Problem to work on: Show every line in the entries below where the word "imported" appears.

Scripts that build objects:
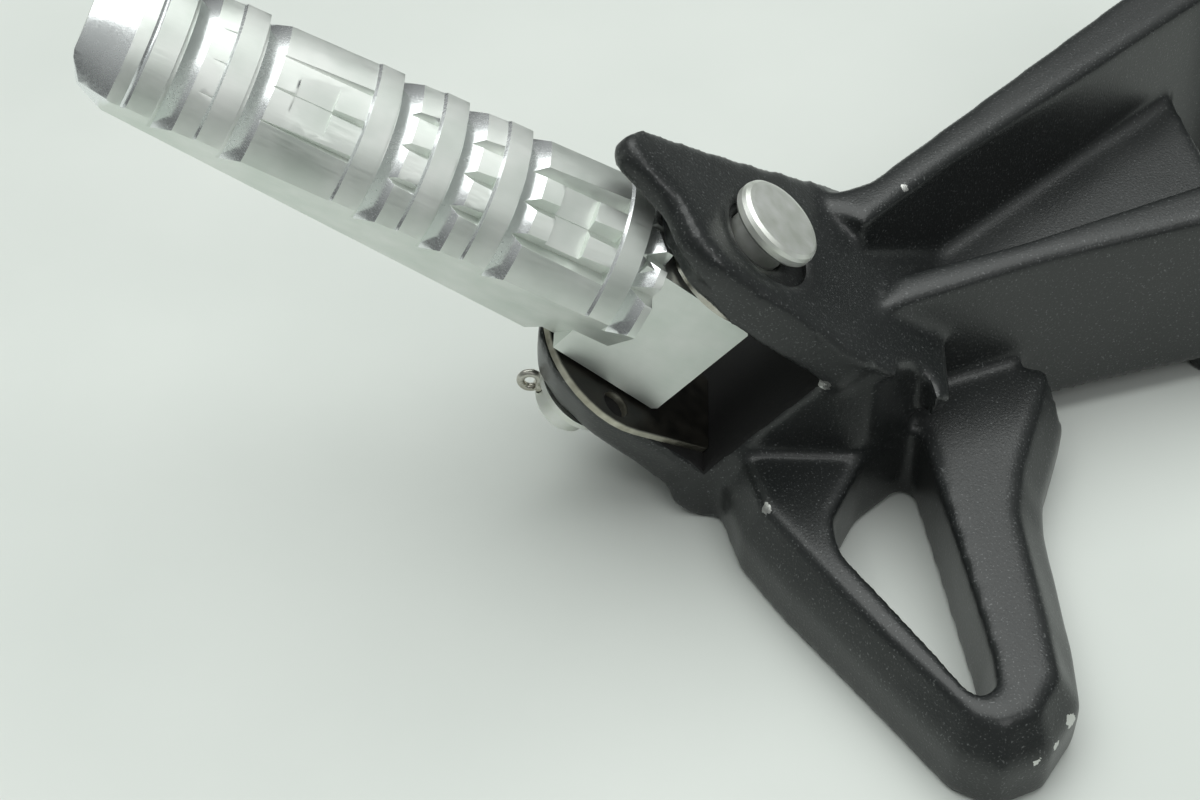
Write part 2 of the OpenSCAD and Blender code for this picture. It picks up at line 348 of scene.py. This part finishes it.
def refill_flat_ends(mesh):
    """Fills each flat end anew inside its rim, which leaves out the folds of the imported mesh."""
    bm = bmesh.new()
    bm.from_mesh(mesh)
    bmesh.ops.remove_doubles(bm, verts=bm.verts, dist=0.001 * MM)
    for height in FLAT_ENDS:
        plane = at(0, 0, height).z
        flat = [face for face in bm.faces
                if abs(face.normal.z) > 0.999 and all(abs(v.co.z - plane) < LEVEL for v in face.verts)]
        bmesh.ops.delete(bm, geom=flat, context="FACES")
        rim = [edge for edge in bm.edges
               if edge.is_boundary and all(abs(v.co.z - plane) < LEVEL for v in edge.verts)]
        bmesh.ops.triangle_fill(bm, use_beauty=True, edges=rim)
    bmesh.ops.recalc_face_normals(bm, faces=bm.faces)
    bm.to_mesh(mesh)
    bm.free()


def cast_bracket():
    node = frame["nodes"]["bracket"]
    skin = node.copy()
    skin.data = node.data.copy()
    skin.name = "bracket_casting"
    skin.parent = None
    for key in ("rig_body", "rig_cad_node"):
        if key in skin:
            del skin[key]
    bpy.context.scene.collection.objects.link(skin)
    refill_flat_ends(skin.data)
    # the web's edge comes out through the arm's back wall, and is trimmed flush with it
    along_wall = Matrix.Rotation(math.atan2(WALL_RUN[1], WALL_RUN[0]), 3, "Z")
    trimmer = cutter("web_trimmer", at(*WEB_TRIM_AT), along_wall, size=WEB_TRIM_SIZE)
    cut = skin.modifiers.new("web_trim", "BOOLEAN")
    cut.operation = "DIFFERENCE"
    cut.solver = "EXACT"
    cut.object = trimmer
    remesh = skin.modifiers.new("remesh", "REMESH")
    remesh.mode = "VOXEL"
    remesh.voxel_size = CAST_VOXEL
    smooth = skin.modifiers.new("smooth", "SMOOTH")
    smooth.factor = 0.5
    smooth.iterations = CAST_SMOOTHING
    clevis = Matrix.Rotation(-PIN_TILT, 3, "Y")
    round_the_pin = clevis @ Matrix.Rotation(math.pi / 2, 3, "Y")
    upright = Matrix.Identity(3)
    tools = [
        cutter("slot_tool", along_pin(0.35, 0, 2.5), clevis, size=SLOT_CUT),
        cutter("bore_tool", along_pin(0, 0, 0), round_the_pin, radius=BORE_RADIUS, depth=THROUGH),
        cutter("relief_tool", along_pin(RELIEF_FLOOR + RELIEF_DEPTH / 2, -0.8, -1), round_the_pin,
               radius=RELIEF_RADIUS, depth=RELIEF_DEPTH * MM),
        cutter("bolt_tool_a", (0, -BOLT_OFFSET, BOLT_HEIGHT), upright, radius=BOLT_RADIUS, depth=THROUGH),
        cutter("bolt_tool_b", (0, BOLT_OFFSET, BOLT_HEIGHT), upright, radius=BOLT_RADIUS, depth=THROUGH),
    ]
    for tool in tools:
        cut = skin.modifiers.new(tool.name, "BOOLEAN")
        cut.operation = "DIFFERENCE"
        cut.solver = "EXACT"
        cut.object = tool
    bpy.context.view_layer.update()
    depsgraph = bpy.context.evaluated_depsgraph_get()
    finished = bpy.data.meshes.new_from_object(skin.evaluated_get(depsgraph))
    skin.modifiers.clear()
    skin.data = finished
    for tool in tools + [trimmer]:
        bpy.data.objects.remove(tool)
    finished.shade_smooth()
    finished.set_sharp_from_angle(angle=math.radians(38))
    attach(skin, "bracket")
    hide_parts("bracket")
    return skin


def soften_edges(node, width, angle=25):
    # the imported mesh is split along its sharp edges, which a bevel can't cross
    weld = node.modifiers.new("weld", "WELD")
    weld.merge_threshold = 0.002 * MM
    bevel = node.modifiers.new("edges", "BEVEL")
    bevel.width = width
    bevel.segments = 2
    bevel.limit_method = "ANGLE"
    bevel.angle_limit = math.radians(angle)
    # flat faces stay flat to the eye, although their edges are rounded
    normals = node.modifiers.new("normals", "WEIGHTED_NORMAL")
    normals.mode = "FACE_AREA"
    normals.weight = 90
    normals.thresh = 0.01


# Light
def area_light(name, place, aim, size, power, colour=(1, 1, 1)):
    data = bpy.data.lights.new(name, "AREA")
    data.shape = "RECTANGLE"
    data.size, data.size_y = size
    data.energy = power
    data.color = colour
    light = bpy.data.objects.new(name, data)
    bpy.context.scene.collection.objects.link(light)
    light.location = place
    light.rotation_euler = (Vector(aim) - Vector(place)).to_track_quat("-Z", "Y").to_euler()


# Two soft lamps, placed from the pin, in metres and watts
WINDOW_FROM = Vector((-0.08, 0.24, 0.95))
WINDOW_SIZE = (1.4, 1.1)
WINDOW_POWER = 9.4
FRONT_FROM = Vector((0.35, -0.55, 0.7))
FRONT_SIZE = (0.5, 0.4)
FRONT_POWER = 1.0
# The sky is dark up to the first height and light from the second, as the sine of the elevation
SKY_STRENGTH = 0.42
SKY_DARK_TO = 0.1
SKY_LIGHT_FROM = 0.75


def light_scene():
    area_light("window", PIN + WINDOW_FROM, PIN, WINDOW_SIZE, WINDOW_POWER, (0.97, 1.0, 0.98))
    area_light("front", PIN + FRONT_FROM, PIN, FRONT_SIZE, FRONT_POWER)
    world = bpy.data.worlds.new("studio")
    bpy.context.scene.world = world
    world.use_nodes = True
    tree = world.node_tree
    background = tree.nodes["Background"]
    # Darker towards the horizon, so that the metal has something to reflect
    direction = tree.nodes.new("ShaderNodeTexCoord").outputs["Generated"]
    split = tree.nodes.new("ShaderNodeSeparateXYZ")
    sky = tree.nodes.new("ShaderNodeValToRGB")
    tree.links.new(direction, split.inputs[0])
    tree.links.new(split.outputs["Z"], sky.inputs["Fac"])
    tree.links.new(sky.outputs["Color"], background.inputs["Color"])
    sky.color_ramp.elements[0].position = SKY_DARK_TO
    sky.color_ramp.elements[0].color = (0.16, 0.17, 0.17, 1)
    sky.color_ramp.elements[1].position = SKY_LIGHT_FROM
    sky.color_ramp.elements[1].color = (0.93, 0.97, 0.95, 1)
    background.inputs["Strength"].default_value = SKY_STRENGTH


def make_floor():
    bpy.ops.mesh.primitive_grid_add(x_subdivisions=8, y_subdivisions=8, size=6, location=(0, 0, 0))
    floor = bpy.context.object
    floor.name = "bench_top"
    dress(floor, bench())


bpy.context.scene.view_settings.view_transform = "Standard"
make_camera()
light_scene()
make_floor()

SLOT_MATERIALS = {"black_paint": black_paint(), "machined_aluminium": machined_aluminium(),
                  "zinc_plate": zinc_plate(), "bright_steel": bright_steel()}
for entry in frame["record"]["subparts"]:
    dress(frame["nodes"][entry["node"]], SLOT_MATERIALS[entry["material_slot"]])
# the detent plate gets its own steel, with painted shade on its face
dress(frame["nodes"]["detent_plate"], shaded_plate_steel())
casting = cast_bracket()
dress(casting, SLOT_MATERIALS["black_paint"])
soften_edges(frame["nodes"]["footpeg"], 0.16 * MM)
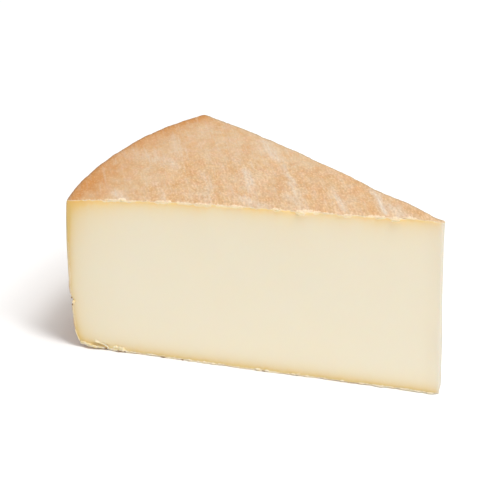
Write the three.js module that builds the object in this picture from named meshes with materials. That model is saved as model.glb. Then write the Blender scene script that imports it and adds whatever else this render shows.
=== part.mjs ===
// A wedge of firm washed-rind cheese, cut from a flat wheel and standing on the wheel's underside.
// Millimetres, +Z up. The long front cut runs along X and faces -Y, with the tip at +X and the heel,
// which is the wheel's own side, at -X. The origin is in the middle of the underside's box.
import * as THREE from 'three';

// Driving dimensions, in the wedge's own plan: the top of the tip is at x = 0, y = 0
const cutLength = 150; // from the tip to either corner of the heel
const tipHeight = 77;
const cutAngle = THREE.MathUtils.degToRad(38.15); // between the two cut faces
const wheelRadius = 129.3; // of the heel's arc
const tipLean = { x: 2.25, y: -0.75 }; // how far the tip's foot stands out from its top

// The top sinks towards the heel, faster over the last part of the way
const topFall = 6.05;
const rimDroop = 2.66;
const droopStart = 0.55; // as a share of the cut's length

// The wheel's side bulges a little, its shoulder is tight and its foot is round. The rim of the underside curves up.
const sideBulge = 1.1;
const bulgeHeight = 38;
const bulgeReach = { above: 36, below: 25 };
const shoulder = { deep: 0.7, tall: 4 };
const foot = { deep: 4, tall: 8 };
const soleRim = { rise: 1.8, reach: 20 };

// Unevenness: the size of each swelling and how far it rises or sinks
const rindSwells = [{ size: 24, rise: 0.42 }, { size: 9, rise: 0.28 }, { size: 4, rise: 0.16 }];
const cutSwells = [{ size: 48, rise: 0.3 }, { size: 13, rise: 0.12 }];
const tipWave = { size: 13, rise: 0.25, proud: 0.8, reach: 4 };
const edgeCalm = { share: 0.35, reach: 10 }; // the rind's swellings are flatter close to its sharp edges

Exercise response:
    """Fills each flat end anew inside its rim, which leaves out the folds of the imported mesh."""
    # the imported mesh is split along its sharp edges, which a bevel can't cross